[Start]
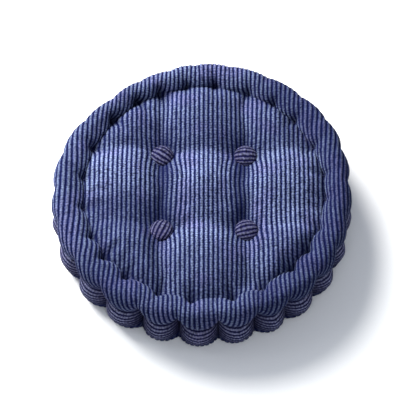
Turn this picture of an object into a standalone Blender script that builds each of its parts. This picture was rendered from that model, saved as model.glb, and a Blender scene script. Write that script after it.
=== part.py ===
"""Round corduroy floor cushion with rolled rims and four pairs of covered buttons.

The cover is a top panel, a band and a bottom panel around a fibre fill. Each rim is gathered
into a roll by a row of thread in the face and another in the band. At each tuft a loop of twine
runs through the fill, from the wire loop of the upper button to that of the lower one.

Metres, +Z up. The origin is the centre of the underside, and the cushion rests on the flat
stretch of its lower roll.
"""

import math

import bmesh
import bpy

# Overall size
DIAMETER = 0.400
HEIGHT = 0.090

# Cover: rims, crown and band
ROLL_WIDTH = 0.033  # from the outermost point in to the groove
GROOVE_DEPTH = 0.0125  # from the crest of the roll down to the groove
REST_WIDTH = 0.006  # flat stretch on each crest
CROWN_DROP = 0.001  # centre of a face, below the crest
CROWN_POWER = 4
UPPER_ROLL_HEIGHT = 0.035  # from the crest of the upper roll down to its seam
UPPER_SEAM_INSET = 0.006  # seam, inside the outermost point
LOWER_ROLL_HEIGHT = 0.016  # the lower roll is pressed flat under the cushion
LOWER_SEAM_INSET = 0.0005
BAND_BULGE = 0.002
CLOTH = 0.0013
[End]
Everything from the first line of the data through the line containing "of covered buttons." should be echoed exactly. Add nothing.

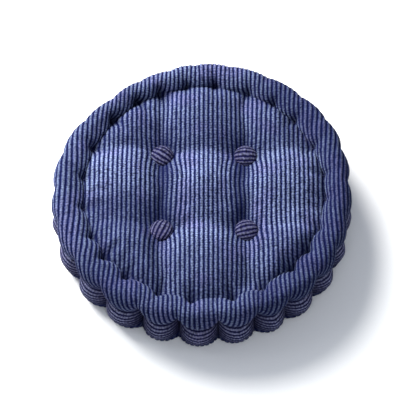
Turn this picture of an object into a standalone Blender script that builds each of its parts. This picture was rendered from that model, saved as model.glb, and a Blender scene script. Write that script after it.
=== part.py ===
"""Round corduroy floor cushion with rolled rims and four pairs of covered buttons.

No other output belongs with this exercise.